**BRIEF**. Only the lines from the line that has "name] = rear_block(side)" through the line that has "bpy.context.scene.collection.objects.link(empty)" should be reproduced, exactly and with both ends kept.

**SUPPLIED DATA**.
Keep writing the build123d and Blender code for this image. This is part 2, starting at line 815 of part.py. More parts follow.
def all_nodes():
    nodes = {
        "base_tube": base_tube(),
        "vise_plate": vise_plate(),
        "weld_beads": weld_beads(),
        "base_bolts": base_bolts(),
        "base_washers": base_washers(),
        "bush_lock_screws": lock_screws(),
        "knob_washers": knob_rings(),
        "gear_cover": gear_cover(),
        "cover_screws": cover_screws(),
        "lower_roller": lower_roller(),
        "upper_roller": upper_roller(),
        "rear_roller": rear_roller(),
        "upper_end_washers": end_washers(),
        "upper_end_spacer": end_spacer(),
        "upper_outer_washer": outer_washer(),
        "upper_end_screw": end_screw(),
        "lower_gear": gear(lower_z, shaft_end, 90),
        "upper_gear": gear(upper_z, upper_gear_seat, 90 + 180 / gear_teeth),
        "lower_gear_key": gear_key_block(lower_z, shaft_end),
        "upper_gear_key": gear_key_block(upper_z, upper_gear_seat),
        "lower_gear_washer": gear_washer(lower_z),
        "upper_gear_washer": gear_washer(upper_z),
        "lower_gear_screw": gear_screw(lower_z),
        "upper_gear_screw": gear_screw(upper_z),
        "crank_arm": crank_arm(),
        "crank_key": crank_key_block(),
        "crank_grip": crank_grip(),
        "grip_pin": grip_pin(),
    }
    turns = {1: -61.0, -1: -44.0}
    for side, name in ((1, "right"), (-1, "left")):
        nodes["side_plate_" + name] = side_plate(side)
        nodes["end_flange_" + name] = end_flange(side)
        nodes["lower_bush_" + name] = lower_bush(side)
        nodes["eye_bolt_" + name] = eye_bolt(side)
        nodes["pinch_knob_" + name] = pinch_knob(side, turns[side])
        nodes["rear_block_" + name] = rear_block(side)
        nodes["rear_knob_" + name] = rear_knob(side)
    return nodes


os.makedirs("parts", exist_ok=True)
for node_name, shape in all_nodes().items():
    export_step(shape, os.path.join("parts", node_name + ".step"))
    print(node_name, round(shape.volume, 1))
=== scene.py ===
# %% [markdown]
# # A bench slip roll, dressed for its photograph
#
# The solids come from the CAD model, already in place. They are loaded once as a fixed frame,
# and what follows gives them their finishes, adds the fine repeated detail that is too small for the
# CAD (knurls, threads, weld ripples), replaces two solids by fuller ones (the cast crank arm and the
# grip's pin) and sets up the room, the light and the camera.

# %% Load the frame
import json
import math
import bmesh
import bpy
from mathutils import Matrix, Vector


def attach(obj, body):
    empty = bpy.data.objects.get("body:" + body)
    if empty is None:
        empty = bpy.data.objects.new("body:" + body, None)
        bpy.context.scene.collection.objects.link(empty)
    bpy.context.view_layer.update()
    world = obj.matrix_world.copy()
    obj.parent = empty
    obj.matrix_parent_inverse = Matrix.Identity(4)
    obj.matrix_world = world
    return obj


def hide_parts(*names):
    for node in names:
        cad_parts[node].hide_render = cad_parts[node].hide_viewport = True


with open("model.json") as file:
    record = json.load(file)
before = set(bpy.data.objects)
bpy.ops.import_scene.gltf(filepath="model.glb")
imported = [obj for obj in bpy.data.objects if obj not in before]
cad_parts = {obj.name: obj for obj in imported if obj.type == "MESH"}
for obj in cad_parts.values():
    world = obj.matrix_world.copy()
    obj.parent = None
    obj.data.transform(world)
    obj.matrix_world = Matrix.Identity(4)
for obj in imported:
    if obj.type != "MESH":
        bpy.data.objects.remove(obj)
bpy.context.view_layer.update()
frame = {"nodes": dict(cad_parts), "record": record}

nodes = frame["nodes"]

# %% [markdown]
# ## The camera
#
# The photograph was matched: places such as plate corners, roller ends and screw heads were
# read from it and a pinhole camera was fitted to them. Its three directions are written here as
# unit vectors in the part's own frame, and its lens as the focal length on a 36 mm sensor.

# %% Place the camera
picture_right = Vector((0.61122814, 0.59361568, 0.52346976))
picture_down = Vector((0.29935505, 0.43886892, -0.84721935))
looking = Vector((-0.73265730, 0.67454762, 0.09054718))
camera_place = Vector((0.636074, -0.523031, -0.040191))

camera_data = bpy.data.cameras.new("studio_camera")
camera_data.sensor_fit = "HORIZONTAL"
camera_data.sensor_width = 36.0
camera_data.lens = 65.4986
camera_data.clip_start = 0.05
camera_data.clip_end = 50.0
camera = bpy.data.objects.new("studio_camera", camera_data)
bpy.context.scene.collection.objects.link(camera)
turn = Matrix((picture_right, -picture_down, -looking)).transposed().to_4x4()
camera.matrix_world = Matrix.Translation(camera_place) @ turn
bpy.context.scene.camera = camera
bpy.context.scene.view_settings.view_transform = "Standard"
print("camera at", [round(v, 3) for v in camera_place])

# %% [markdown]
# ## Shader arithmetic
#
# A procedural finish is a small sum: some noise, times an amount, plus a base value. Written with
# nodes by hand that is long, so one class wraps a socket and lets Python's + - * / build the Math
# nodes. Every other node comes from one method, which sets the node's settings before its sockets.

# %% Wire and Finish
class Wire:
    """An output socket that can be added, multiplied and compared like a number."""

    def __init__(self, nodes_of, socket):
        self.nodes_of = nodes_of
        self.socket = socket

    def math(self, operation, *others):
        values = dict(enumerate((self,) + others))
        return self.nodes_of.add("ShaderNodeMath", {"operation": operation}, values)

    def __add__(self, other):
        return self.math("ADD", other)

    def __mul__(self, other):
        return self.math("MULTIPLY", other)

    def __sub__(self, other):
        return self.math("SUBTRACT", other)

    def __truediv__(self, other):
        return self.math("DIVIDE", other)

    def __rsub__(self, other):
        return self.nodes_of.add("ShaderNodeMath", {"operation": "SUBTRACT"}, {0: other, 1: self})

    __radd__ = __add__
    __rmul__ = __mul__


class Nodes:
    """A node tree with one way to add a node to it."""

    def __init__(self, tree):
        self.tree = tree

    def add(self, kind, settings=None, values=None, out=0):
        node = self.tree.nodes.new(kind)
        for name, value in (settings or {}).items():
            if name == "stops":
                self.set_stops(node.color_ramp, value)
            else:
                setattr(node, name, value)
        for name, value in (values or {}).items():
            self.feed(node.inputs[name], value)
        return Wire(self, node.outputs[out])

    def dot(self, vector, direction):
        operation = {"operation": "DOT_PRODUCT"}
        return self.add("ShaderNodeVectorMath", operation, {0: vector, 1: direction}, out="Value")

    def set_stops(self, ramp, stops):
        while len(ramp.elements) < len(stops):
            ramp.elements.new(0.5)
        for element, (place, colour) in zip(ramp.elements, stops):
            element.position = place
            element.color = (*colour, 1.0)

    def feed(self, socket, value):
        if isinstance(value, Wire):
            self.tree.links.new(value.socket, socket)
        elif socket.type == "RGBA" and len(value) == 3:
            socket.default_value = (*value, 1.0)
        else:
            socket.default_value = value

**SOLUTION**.
        nodes["rear_block_" + name] = rear_block(side)
        nodes["rear_knob_" + name] = rear_knob(side)
    return nodes


os.makedirs("parts", exist_ok=True)
for node_name, shape in all_nodes().items():
    export_step(shape, os.path.join("parts", node_name + ".step"))
    print(node_name, round(shape.volume, 1))
=== scene.py ===
# %% [markdown]
# # A bench slip roll, dressed for its photograph
#
# The solids come from the CAD model, already in place. They are loaded once as a fixed frame,
# and what follows gives them their finishes, adds the fine repeated detail that is too small for the
# CAD (knurls, threads, weld ripples), replaces two solids by fuller ones (the cast crank arm and the
# grip's pin) and sets up the room, the light and the camera.

# %% Load the frame
import json
import math
import bmesh
import bpy
from mathutils import Matrix, Vector


def attach(obj, body):
    empty = bpy.data.objects.get("body:" + body)
    if empty is None:
        empty = bpy.data.objects.new("body:" + body, None)
        bpy.context.scene.collection.objects.link(empty)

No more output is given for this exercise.